Opinião
Antimarcelismo, doença degenerativa da direita portuguesa
Sim, o Presidente é um contrapoder; mas é-o para garantir que todos os poderes cumprem da melhor forma as suas competências constitucionais – não o é para ser oposição a quem quer que seja.
Gostava que Marcelo Rebelo de Sousa anunciasse rapidamente a sua recandidatura à Presidência da República, quanto mais não fosse para que o PSD e o CDS se definissem. É óbvio que os dois partidos o vão apoiar. Mas, com boa parte do seu eleitorado e militância a engrossar as fileiras anti-Marcelo, a autoridade do apoio formal e a inevitabilidade do facto consumado sempre poderiam esvaziar um pouco o deprimente, estéril e perigoso debate existencial a que a direita se dedicou por causa das presidenciais.
Se quisermos fazer uma avaliação justa e pragmática do mandato do Presidente, convém lembrar o contexto da sua eleição. Marcelo foi eleito dois meses depois da formação da “geringonça”, quando o regime semipresidencialista experimentou pela primeira vez a formação de um governo sem a força mais votada, contra a opinião de Belém. Com esta nova configuração do regime, que nunca havia tido a sua dimensão parlamentarista tão vincada, o que restava aos poderes presidenciais? Para Marcelo, eles não tinham sido diminuídos; pelo contrário, a acção do Presidente poderia ser mais importante do que nunca.
No início de 2016, o ambiente político era de uma grande crispação. Os anos da troika e a formação daquele primeiro governo inaudito de António Costa cindiram o sistema partidário rigorosamente em dois blocos, um à esquerda e outro à direita, sem possibilidade de conversação ao centro. Neste cenário, o trabalho mais urgente do Presidente seria o de “baixar a temperatura” (para pegar numa frase recente de Joe Biden sobre a crispação no EUA).
Para além disso, as “posições conjuntas” à esquerda eram suficientemente frágeis para que o Presidente levasse muito a sério a sua função essencial: salvaguardar o regular funcionamento das instituições. Sim, o Presidente é um contrapoder; mas é-o para garantir que todos os poderes cumprem da melhor forma as suas competências constitucionais – não o é para ser oposição a quem quer que seja. Não gosto de ser ingénuo (muito menos com Marcelo), mas também não gosto de dizer as coisas como elas não são: o Presidente deve ser um árbitro, não um jogador.
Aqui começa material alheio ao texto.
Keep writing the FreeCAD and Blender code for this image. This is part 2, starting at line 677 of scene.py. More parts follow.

Sem um governo maioritário e sem a possibilidade do diálogo ao centro, nenhum Presidente da República poderia contribuir para que os acordos à esquerda falhassem. O sistema político ficaria praticamente sem pontos de entendimento. Aí, sim, a Presidência passaria a ser o elo fundamental do regime, e por isso convinha que Marcelo se comportasse como uma reserva de estabilidade, moderação e abrangência. É por isso que entrou em Belém para ser aquilo que a sua campanha dera a entender que seria – um Presidente inclusivo, independente, imparcial e equidistante.
Esta interpretação dos poderes presidenciais tinha, porém, a semente de outros problemas para o sistema. Em primeiro lugar, para a oposição de direita, essencial no equilíbrio do regime, que evidentemente foi prejudicada pela validação que o “seu” Presidente fez do governo das esquerdas unidas. Em segundo lugar, para a própria Presidência. A proximidade de Marcelo a Costa foi por vezes excessiva e complacente. Para garantir o regular funcionamento do Governo e das maiorias parlamentares de circunstância, Marcelo arriscou o irregular funcionamento da Presidência da República, tendo em alguns momentos sido mais cúmplice da má governação do que o árbitro que deveria ser.
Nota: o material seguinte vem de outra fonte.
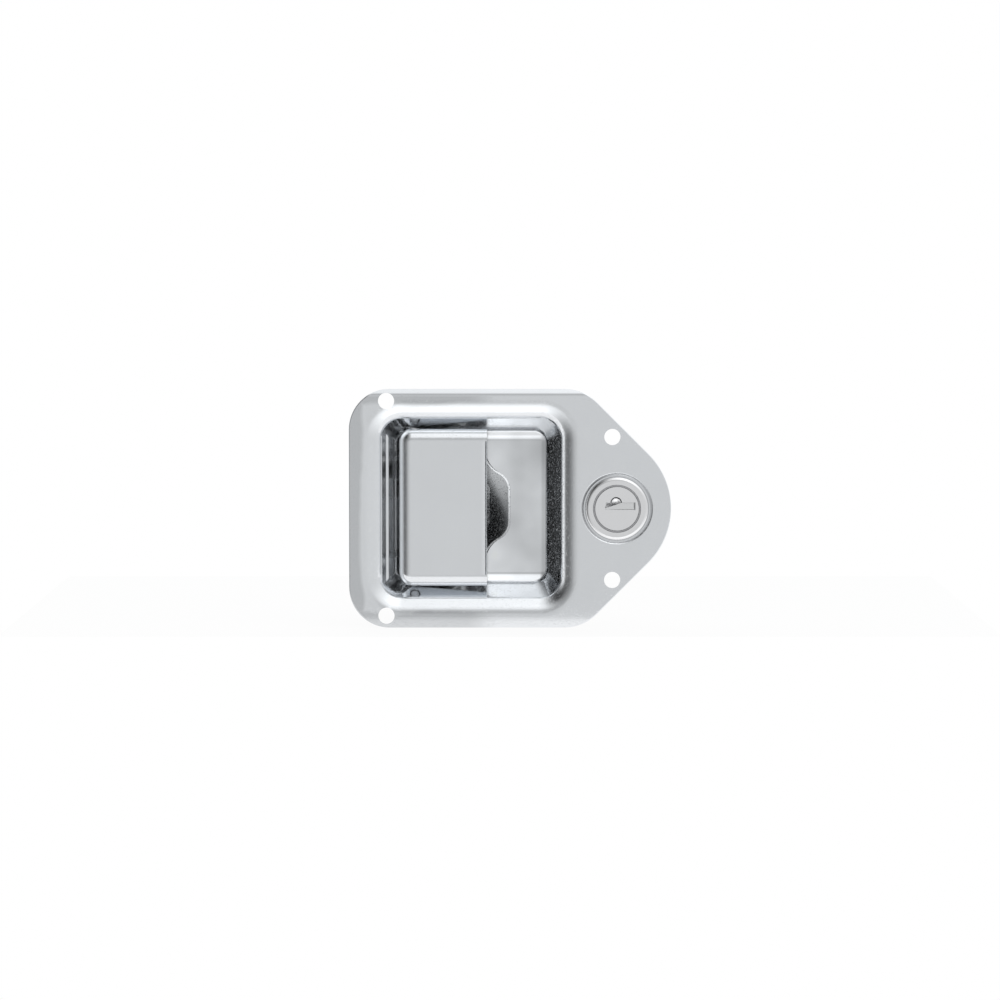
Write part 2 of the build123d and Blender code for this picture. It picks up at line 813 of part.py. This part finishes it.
head_front = cam_back + washer_thickness
with BuildPart() as cam_screw:
    add(
        turned(
            [
                (0, cam_back - screw_length + free),
                (screw_radius, cam_back - screw_length + free),
                (screw_radius, head_front),
                (screw_head_radius, head_front),
                (screw_head_radius, head_front + screw_head / 2),
                (screw_head_radius - screw_head / 2, head_front + screw_head),
                (0, head_front + screw_head),
            ],
            lock_x,
            0,
        ).part
    )
    with BuildSketch(across(head_front + screw_head)):
        with Locations((lock_x, 0)):
            Rectangle(2 * screw_head_radius, slot_width)
    extrude(amount=screw_head / 2, mode=Mode.SUBTRACT)
write(cam_screw, "cam_screw")
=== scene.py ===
import json
import math

import bpy
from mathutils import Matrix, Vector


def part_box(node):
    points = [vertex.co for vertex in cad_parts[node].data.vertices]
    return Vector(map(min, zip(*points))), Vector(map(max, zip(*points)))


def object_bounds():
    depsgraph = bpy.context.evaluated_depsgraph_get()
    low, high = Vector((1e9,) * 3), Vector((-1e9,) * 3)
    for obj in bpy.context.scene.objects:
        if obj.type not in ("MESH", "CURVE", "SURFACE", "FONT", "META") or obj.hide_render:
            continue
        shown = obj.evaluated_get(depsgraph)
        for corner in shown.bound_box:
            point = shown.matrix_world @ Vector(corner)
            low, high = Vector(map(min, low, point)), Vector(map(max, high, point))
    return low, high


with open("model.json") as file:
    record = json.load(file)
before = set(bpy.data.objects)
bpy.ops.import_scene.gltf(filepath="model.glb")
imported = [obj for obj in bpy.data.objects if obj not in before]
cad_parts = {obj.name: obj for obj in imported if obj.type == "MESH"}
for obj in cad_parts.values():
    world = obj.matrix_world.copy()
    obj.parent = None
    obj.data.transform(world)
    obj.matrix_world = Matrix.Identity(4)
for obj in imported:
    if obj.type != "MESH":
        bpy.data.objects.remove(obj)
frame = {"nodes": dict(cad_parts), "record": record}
cad_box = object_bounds()
scene = bpy.context.scene
scene.view_settings.view_transform = "Standard"

# ---------------------------------------------------------------- places on the latch
# All in metres, in the latch's own axes: X from the hinge end to the lock, Y from front to back, Z up.
# A pair is a range: where a soft edge starts, and where it is complete.
plug_low, plug_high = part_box("lock_plug")
lock_x = (plug_low[0] + plug_high[0]) / 2
# Dark rings painted about the lock's line, those in the gap round the plug and at the bezel's foot as painted shade:
# inner radius, outer radius, softness, and the share of the tone that is lost.
lock_shade_rings = {
    "line in the face": (0.0075, 0.0077, 0.00006, 0.55),
    "gap round the plug": (0.0081, 0.0083, 0.00006, 0.35),
    "foot of the bezel": (0.0107, 0.0111, 0.0002, 0.35),
}
# Painted shade at the keyway's right end.
keyway_end_x = ((0.0560, 0.0562), (0.0568, 0.0565))
keyway_end_z = ((-0.0006, -0.0002), (0.0024, 0.0020))
# A ring of painted shade on the pan round the lock's bezel.
crevice_shade_ring = (0.0112, 0.0119, 0.0003)

floor_y = 0.0115
floor_near = (floor_y - 0.0006, floor_y - 0.0002)
floor_far = (floor_y + 0.0003, floor_y + 0.0001)
# How far off the middle the floor starts to rise, and how steep it is at its edge, along X and along Z.
floor_edge = 0.0250
floor_rises = {"x": (0.0236, 0.22), "z": (0.0222, 0.55)}

# The scoop is painted darker as painted shade, most in its hollow, with a painted highlight along its rim.
scoop_near = (floor_y + 0.0001, floor_y + 0.0004)
scoop_far = (floor_y + 0.0052, floor_y + 0.0048)
scoop_left = (0.0035, 0.0045)
scoop_ends = (0.0206, 0.0202)
scoop_rim = (floor_y + 0.0008, floor_y + 0.0005)
hollow_top = (0.0125, -0.007)
hollow_foot = (-0.0165, -0.0120)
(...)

Há, portanto, críticas e frustrações que são justificadas. Mas Marcelo tem razão quando diz, em “on” ou em “off”, que não é ama-seca ou tutor da direita, nem culpado do estado da mesma. Para além disso, a triste realidade é que, neste momento, a direita precisa mais de Marcelo do que Marcelo da direita. A popularidade do Presidente, absolutamente incomparável no espectro político – e mais ainda à direita –, é a melhor arma contra a hegemonia da esquerda e a ameaça da direita radical. A união da direita em seu torno, nas presidenciais, devia ser uma urgência. Mas o que vemos é a vontade que muita gente no espaço do PSD e do CDS tem de se vingar do Presidente. O que é uma vertiginosa atracção pelo abismo.
Em 1920, Lenine escreveu “Esquerdismo, Doença Infantil do Comunismo”. Em 2020, o antimarcelismo é a doença degenerativa da direita portuguesa.